Since this is a crowdsourcing assignment, we will follow the crowdsourcing strategy of including gold standard tasks in the question set as attention checks. Gold standard questions are pairs of options that the TAs have handpicked to have clear correct answers as to which question is better. If you fail the gold standard questions, you will be asked to redo your votes. Just like real crowdsourcing workflows, we include these attention checks because, in the past, some students would just click randomly in order to get their votes over and done with.

The staff will release the exam question bank after the votes close.

Q: What if I forget to submit something for Stage 3? You will still be able to do the reflection using random results in Stage 4.

Stage 4: Final reflections

What happened to your questions? Visit this link to see how your question and remix submissions did. If you missed any submission stages (ie. submitting original questions and/or remixes), you can go to this link to view a random question set's progression through the crowdsourcing pipeline to help you with the reflection.

Please submit a PDF of up to 500 words containing:

  • Your original, unremixed questions (not counted towards word count)
  • Your remixes of other students' questions (not counted towards word count)
  • The remixed versions (written by other students) of your original questions (not counted towards word count)
  • A description of what you were aiming for with your original questions
  • A reflection on what happened when your classmates remixed your original questions, including whether they made them better or worse, and why that might have happened
  • An analysis of why you think the voting on your questions turned out the way that it did, including whether you agree with the final scores assigned to those questions.
  • Go look again at the published question bank, which captured the class's highest-voted questions, and compare those questions to yours. Based on this and reflections of what happened to your questions in the crowdsourcing process, write brief overall reflections on crowdsourcing as a technique for eliciting collective wisdom. Draw on course concepts in your reflection.

Honor Code

As the crowdsourcing lectures made clear, for crowdsourcing to be effective, we need to aggregate independent judgments. So, it is critical that you not collaborate on this assignment. This includes sharing questions with others, or communicating about what to vote for. Imagine that this were any other CS class with coding: in those classes, you would be disallowed from sharing your code with fellow students, or creating a massive Google Drive of shared code to work off of each other. Apply those norms from other classes here. Attempts to "game the system" by upvoting your friends' questions, or upvoting questions for any reasons other than the three criteria in the assignment, are in violation of the principles described in the course and of the Honor Code. Such votes would bias the final question pool in a way that unfairly disadvantages people who genuinely worked hard to write good questions and advantage people with large social networks in the class.
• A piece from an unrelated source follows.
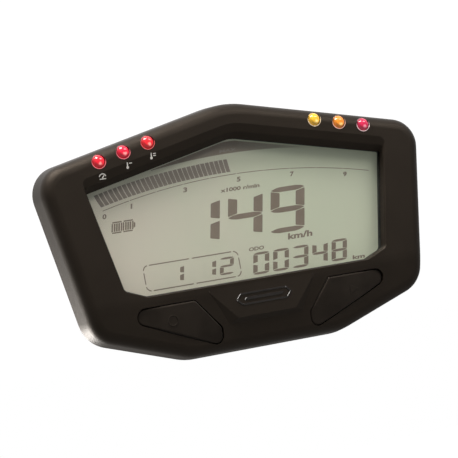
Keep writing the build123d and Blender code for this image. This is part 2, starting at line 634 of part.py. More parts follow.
# ---------------------------------------------------------------- buttons
for side_name, side in SIDES:
    stem_x, stem_z = side * STEM_AT[0], STEM_AT[1]
    cap_line = sided(grown(BUTTON, -BUTTON_GAP), side)

    with BuildPart() as button:
        with BuildSketch(at(FLANGE[0])):
            outline(cap_line)
        extrude(amount=FLANGE[0] - CAP_BLANK)
        # a shallow crown, square to the tilted field
        tilt = radians(FIELD_TILT)
        crown_centre = Vector(
            stem_x,
            LIP_Y + field_depth(stem_z) - CAP_PROUD + CAP_CROWN_R,
            stem_z + CAP_CROWN_R * tan(tilt),
        )
        crown = Pos(crown_centre) * Sphere(hypot(CAP_CROWN_R, CAP_CROWN_R * tan(tilt)), mode=Mode.PRIVATE)
        add(crown, mode=Mode.INTERSECT)
        fillet(button.faces().sort_by(Axis.Y)[0].edges(), CAP_EDGE)
        with BuildSketch(at(FLANGE[1])):
            outline(sided(grown(BUTTON, FLANGE_WIDTH), side))
            outline(grown(CAVITY, -MOVING_GAP), mode=Mode.INTERSECT)
        extrude(amount=thickness(FLANGE))
        circles(STEM_TIP, [(stem_x, stem_z)], STEM_R, STEM_TIP - FLANGE[1])
        with BuildSketch(at(STEM_GROOVE[1])):
            with Locations((stem_x, stem_z)):
                Circle(SLEEVE_R)
                Circle(STEM_R - 2 * RING_R + RING_FIT, mode=Mode.SUBTRACT)
        extrude(amount=thickness(STEM_GROOVE), mode=Mode.SUBTRACT)
    button.part.label = f"{side_name}_button"
    export_step(button.part, f"parts/{side_name}_button.step")

    with BuildPart() as stem_ring:
        ring_depth = sum(STEM_GROOVE) / 2
        with BuildSketch(Plane(origin=(stem_x, LIP_Y + ring_depth, stem_z), z_dir=(0, 0, 1))):
            with Locations((STEM_R + RING_SLACK - RING_R, 0)):
                Circle(RING_R - RING_SLACK)
        revolve(axis=Axis((stem_x, 0, stem_z), (0, 1, 0)))
    stem_ring.part.label = f"{side_name}_button_ring"
    export_step(stem_ring.part, f"parts/{side_name}_button_ring.step")

    with BuildPart() as retainer:
        with BuildSketch(at(RETAINER[1])):
            outline(sided(grown(BUTTON, RETAINER_GROWTH), side))
            outline(grown(OUTER, TONGUE[1] - MOVING_GAP), mode=Mode.INTERSECT)
            with Locations(*side_points(STAKES, side)):
                Circle(STAKE_LUG_R)
            with Locations((0, RETAINER_TOP)):
                Rectangle(WIDE, WIDE, align=(Align.CENTER, Align.MIN), mode=Mode.SUBTRACT)
            with Locations(*side_points(STAKES, side)):
                Circle(STAKE_R + SLEEVE_FIT, mode=Mode.SUBTRACT)
        extrude(amount=thickness(RETAINER))
        circles(SLEEVE_REAR, [(stem_x, stem_z)], SLEEVE_R, SLEEVE_REAR - RETAINER[0])
        circles(SLEEVE_REAR, [(stem_x, stem_z)], STEM_R + SLEEVE_FIT, SLEEVE_REAR, mode=Mode.SUBTRACT)
    retainer.part.label = f"{side_name}_button_retainer"
    export_step(retainer.part, f"parts/{side_name}_button_retainer.step")

    with BuildPart() as switch_body:
        with BuildSketch(at(BOARD_FRONT)):
            with Locations((stem_x, stem_z)):
                RectangleRounded(SWITCH_SIZE, SWITCH_SIZE, SWITCH_CORNER)
        extrude(amount=BOARD_FRONT - SWITCH_FRONT)
        well_depth = SWITCH_WELL - SWITCH_FRONT
        circles(SWITCH_WELL, [(stem_x, stem_z)], PLUNGER_R + SLEEVE_FIT, well_depth, mode=Mode.SUBTRACT)
    switch_body.part.label = f"{side_name}_switch_body"
    export_step(switch_body.part, f"parts/{side_name}_switch_body.step")

    with BuildPart() as plunger:
        circles(PLUNGER[1], [(stem_x, stem_z)], PLUNGER_R, thickness(PLUNGER))
        chamfer(plunger.edges().group_by(Axis.Y)[0], PLUNGER_EDGE)
    plunger.part.label = f"{side_name}_switch_plunger"
    export_step(plunger.part, f"parts/{side_name}_switch_plunger.step")

# ---------------------------------------------------------------- main board and what it carries
with BuildPart() as main_board:
    with BuildSketch(at(BOARD_REAR)):
        outline(BOARD_LINE)
        with Locations(*CASE_SCREWS):
            Circle(TOWER_R + BOARD_TOWER_GAP, mode=Mode.SUBTRACT)
        with Locations(*BOARD_SCREWS):
            Circle(BOARD_SCREW_R + BOARD_HOLE_FIT, mode=Mode.SUBTRACT)
        for x, z in INDICATOR_POINTS:
            inward = -LEAD_STEP[0] if x > 0 else LEAD_STEP[0]
            with Locations((x + inward, z - LEAD_STEP[1])):
                with GridLocations(LEAD_PITCH, 0, 2, 1):
                    Circle(LEAD_R + BOARD_HOLE_FIT, mode=Mode.SUBTRACT)
        with Locations(HEADER_AT):
            with GridLocations(PIN_PITCH, PIN_PITCH, PIN_COLUMNS, 2):
                Circle(PIN_HOLE_R, mode=Mode.SUBTRACT)
    extrude(amount=BOARD_REAR - BOARD_FRONT)
main_board.part.label = "main_board"
export_step(main_board.part, "parts/main_board.step")

board_screws = screws(
    BOARD_SCREWS, BOARD_SCREW_R, BOARD_SCREW_TIP, BOARD_REAR, (BOARD_HEAD_R, BOARD_HEAD), BOARD_RECESS
)
board_screws.label = "board_screws"
export_step(board_screws, "parts/board_screws.step")


def leaded_chip(centre, size, height, sides, pitch):
    """A chip on the rear of the board: a moulded body with a row of feet along each side listed."""
    with BuildPart() as package:
        with BuildSketch(at(BOARD_REAR + PACKAGE_GAP)):
            with Locations(centre):
                RectangleRounded(*size, PACKAGE_CORNER)
        extrude(amount=PACKAGE_GAP - height)
        for dx, dz in sides:
            row_length = size[0] if dz else size[1]
            count = int((row_length - LEAD_ROW_MARGIN) / pitch)
            reach = [side / 2 + LEAD_FOOT_REACH for side in size]
            with BuildSketch(at(BOARD_REAR)):
                with Locations((centre[0] + dx * reach[0], centre[1] + dz * reach[1])):
                    if dz:
                        with GridLocations(pitch, 0, count, 1):
                            Rectangle(*LEAD_FOOT)
                    else:
                        with GridLocations(0, pitch, 1, count):
                            Rectangle(*reversed(LEAD_FOOT))
            extrude(amount=-LEAD_FOOT_HEIGHT)
    return package.part


def blocks(places, size, height, mark):
    """A group of small surface-mounted bodies, each with a shallow step that tells its ends apart."""
    with BuildPart() as group:
        with BuildSketch(at(BOARD_REAR)):
            with Locations(*places):
                Rectangle(*size)
        extrude(amount=-height)
        with BuildSketch(at(BOARD_REAR + height)):
            with Locations(*places):
                Rectangle(size[0] - 2 * mark, size[1] + mark)
        extrude(amount=END_STEP, mode=Mode.SUBTRACT)
    return group.part


ALL_SIDES = [(-1, 0), (1, 0), (0, -1), (0, 1)]
TWO_SIDES = [(0, -1), (0, 1)]
microcontroller = leaded_chip(MICROCONTROLLER_AT, (10, 10), 1.5, ALL_SIDES, 1.0)
microcontroller.label = "microcontroller"
export_step(microcontroller, "parts/microcontroller.step")

display_driver = leaded_chip(DRIVER_AT, (12, 7), 1.3, TWO_SIDES, 0.9)
display_driver.label = "display_driver"
export_step(display_driver, "parts/display_driver.step")

voltage_regulator = leaded_chip(REGULATOR_AT, (6.5, 3.5), 1.6, TWO_SIDES, 2.3)
voltage_regulator.label = "voltage_regulator"
export_step(voltage_regulator, "parts/voltage_regulator.step")

crystal = blocks([CRYSTAL_AT], (5.0, 3.2), 1.1, 0.4)
crystal.label = "crystal"
export_step(crystal, "parts/crystal.step")

suppressor_diode = blocks([DIODE_AT], (4.6, 3.6), 2.3, 1.0)
suppressor_diode.label = "suppressor_diode"
export_step(suppressor_diode, "parts/suppressor_diode.step")

chip_places = []
for (x, z), columns, rows in CHIP_FIELDS:
    for column in range(columns):
        chip_x = x + (column - (columns - 1) / 2) * CHIP_PITCH[0]
        chip_places += [(chip_x, z - row * CHIP_PITCH[1]) for row in range(rows)]
chip_components = blocks(chip_places, (2.0, 1.25), 0.6, 0.4)
chip_components.label = "chip_components"
export_step(chip_components, "parts/chip_components.step")

with BuildPart() as inductor:
    with BuildSketch(at(BOARD_REAR)):
        with Locations(INDUCTOR_AT):
            RectangleRounded(INDUCTOR_SIZE[0], INDUCTOR_SIZE[0], INDUCTOR_CORNER)
    extrude(amount=-INDUCTOR_SIZE[1])
    chamfer(inductor.edges().group_by(Axis.Y)[-1], INDUCTOR_EDGE)
inductor.part.label = "inductor"
export_step(inductor.part, "parts/inductor.step")

with BuildPart() as capacitors:
    for place in CAPACITORS:
        with BuildSketch(at(BOARD_REAR)):
            with Locations(place):
                Rectangle(CAPACITOR_BASE[0], CAPACITOR_BASE[0])
        extrude(amount=-CAPACITOR_BASE[1])
        circles(BOARD_REAR + CAPACITOR_BASE[1], [place], CAPACITOR_R, -CAPACITOR_CAN)
    fillet(capacitors.edges().filter_by(GeomType.CIRCLE).group_by(Axis.Y)[-1], CAPACITOR_EDGE)
capacitors.part.label = "capacitors"
export_step(capacitors.part, "parts/capacitors.step")

with BuildPart() as harness_header:
    with BuildSketch(at(BOARD_REAR)):
        with Locations(HEADER_AT):
            RectangleRounded(*HEADER_SIZE, HEADER_CORNER)
            with GridLocations(PIN_PITCH, PIN_PITCH, PIN_COLUMNS, 2):
                Rectangle(PIN_SIZE, PIN_SIZE, mode=Mode.SUBTRACT)
    extrude(amount=-HEADER_HEIGHT)
    with BuildSketch(at(BOARD_REAR + HEADER_HEIGHT)):
        with Locations(HEADER_AT):
            Rectangle(*[side - 2 * HEADER_WALL for side in HEADER_SIZE])
    extrude(amount=HEADER_HEIGHT - HEADER_FLOOR, mode=Mode.SUBTRACT)
harness_header.part.label = "harness_header"
export_step(harness_header.part, "parts/harness_header.step")

with BuildPart() as header_pins:
    pin_tip = BOARD_REAR + HEADER_HEIGHT - PIN_SHORT
    with BuildSketch(at(pin_tip)):
        with Locations(HEADER_AT):
            with GridLocations(PIN_PITCH, PIN_PITCH, PIN_COLUMNS, 2):
                Rectangle(PIN_SIZE, PIN_SIZE)
    extrude(amount=pin_tip - BOARD_FRONT + PIN_TAIL)
header_pins.part.label = "header_pins"
export_step(header_pins.part, "parts/header_pins.step")
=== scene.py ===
"""Looks of the motorcycle instrument cluster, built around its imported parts.

Positions are worked out in millimetres (x to the right, z up, depth behind the window's lip) and
turned into metres when a piece is made.
"""

import json
from math import cos, pi, radians, sin, sqrt

import bmesh
import bpy
from mathutils import Matrix, Vector
from mathutils.bvhtree import BVHTree


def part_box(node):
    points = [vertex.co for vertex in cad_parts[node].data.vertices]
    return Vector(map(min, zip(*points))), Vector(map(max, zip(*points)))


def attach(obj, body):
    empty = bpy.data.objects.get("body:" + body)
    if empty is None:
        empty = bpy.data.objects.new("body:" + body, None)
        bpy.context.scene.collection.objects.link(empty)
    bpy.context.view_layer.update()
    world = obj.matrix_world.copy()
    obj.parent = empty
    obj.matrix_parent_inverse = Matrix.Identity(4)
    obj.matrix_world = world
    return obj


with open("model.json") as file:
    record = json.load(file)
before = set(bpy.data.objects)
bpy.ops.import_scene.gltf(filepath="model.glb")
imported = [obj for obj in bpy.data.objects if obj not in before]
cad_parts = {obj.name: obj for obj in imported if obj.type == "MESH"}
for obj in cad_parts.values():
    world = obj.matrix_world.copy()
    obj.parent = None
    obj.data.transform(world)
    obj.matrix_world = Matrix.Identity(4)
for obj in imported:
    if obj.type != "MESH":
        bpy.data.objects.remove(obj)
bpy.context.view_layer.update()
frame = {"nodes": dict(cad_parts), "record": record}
MM = 0.001


# ------------------------------------------------------------------ places read from the frame
def node_box(node):
    """A node's lowest and highest corners in millimetres."""
    low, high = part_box(node)
    return low / MM, high / MM


SLOT_OF = {part["node"]: part["material_slot"] for part in frame["record"]["subparts"]}
POLARISER_Y = node_box("front_polariser")[0].y
BEZEL_FACE_Y = node_box("front_bezel")[0].y


# ------------------------------------------------------------------ camera, light and floor
VIEW_AZIMUTH = radians(-22.84)
VIEW_ELEVATION = radians(-4.195)
VIEW_ROLL = radians(-10.855)
VIEW_DISTANCE = 560.07
VIEW_TARGET = Vector((-6.851, -27.0, -1.492))
LENS_LENGTH = 149.34
FLOOR_Z = -420
FLOOR_HALF_WIDTH = 6000
ROOM_FRONT = 0.10
ROOM_BEHIND = 0.85
ROOM_ABOVE = 0.45


def add_camera():
    """A long lens to the left of the cluster and a little below it, rolled anticlockwise."""
    data = bpy.data.cameras.new("camera")
    data.lens = LENS_LENGTH
    data.sensor_width = 36
    data.clip_start = 0.01
    data.clip_end = 20
    camera = bpy.data.objects.new("camera", data)
    bpy.context.scene.collection.objects.link(camera)
    look_along_y = Matrix(((1, 0, 0), (0, 0, -1), (0, 1, 0)))
    turn = (
        Matrix.Rotation(VIEW_ROLL, 3, "Z")
        @ Matrix.Rotation(VIEW_ELEVATION, 3, "X")
        @ Matrix.Rotation(VIEW_AZIMUTH, 3, "Y")
        @ look_along_y
    )
    facing = turn.transposed() @ Matrix.Diagonal((1, -1, -1))
    place = VIEW_TARGET - turn.transposed() @ Vector((0, 0, VIEW_DISTANCE))
    camera.matrix_world = Matrix.Translation(place * MM) @ facing.to_4x4()
    bpy.context.scene.camera = camera


def add_softbox(name, place, target, size, power, tint=(1, 1, 1)):
    """A rectangular area light that faces its target. Places in millimetres, power in watts."""
    data = bpy.data.lights.new(name, "AREA")
    data.shape = "RECTANGLE"
    data.size, data.size_y = (side * MM for side in size)
    data.energy = power
    data.color = tint
    lamp = bpy.data.objects.new(name, data)
    bpy.context.scene.collection.objects.link(lamp)
    lamp.location = Vector(place) * MM
    lamp.rotation_euler = (Vector(target) - Vector(place)).to_track_quat("-Z", "Y").to_euler()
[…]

After the question bank is published, you are welcome to study with others for the exam. You may hold study sessions with other students to discuss the questions in the question bank before the exam, but you may not collaborate on, or share, written notes or answers. The exam will be closed-book, closed-note.

Extra Credit

Any question that is sampled on the exam that you can take credit for, you get automatic full credit on the exam. If you created the original question in Stage 1, or if you created the remixed version in Stage 2, and the question is included on the exam, you will get free credit on that question in the exam. This means that if a remixed question that you wrote (or a question remixed from your original question) gets voted highly in the TrueSkill rankings, you have a stronger chance of getting those free points on the exam.

Grading

You will be graded primarily on two factors: (1) your completion of the process; and (2) your analysis of the crowdsourcing pipeline and what happened to your questions.

Grading Rubric

Category Insufficiency Adequacy Proficiency Mastery
Questions, Remixes, Votes
12 points
Points for on-time submission of each stage of the crowdsourcing process. Four points for each of: (1) Write and submit three questions on the given lectures; (2) Remix three questions into Easy, Medium, and Hard variants; (3) Vote on 50 pairs of questions.
Reflection: Remixing
4 points
Incomplete or inadequate completion of the reflection. Reports what happened to the questions, but no reflection on whether they were improved, or reasons why the changes occurred as they did. Explains whether the remixed questions improved or weakened the initial intent, but with only surface-level reflection as to why. Puts forward a plausible and thoughtful analysis as to why the questions were remixed the way that they were.
Reflection: Voting
4 points
Incomplete or inadequate completion of the reflection. Reports what happened during voting, but no reflection on why or whether you agree. Only surface-level exploration of why the voting turned out the way that it did (e.g., "I guess people didn't like it") Puts forward a plausible and thoughtful analysis as to why the vote results occurred, and why they agree or disagree with the outcome.
Reflection: Crowdsourcing Process
4 points
Reflection does not engage with the crowdsourcing outcomes. Reflection offers a point of view but does not integrate course concepts. Reflection offers a point of view on crowdsourcing that engages surface-level with course concepts. Strong integration of course concepts to ground an opinion on crowdsourcing as a process of eliciting collective wisdom.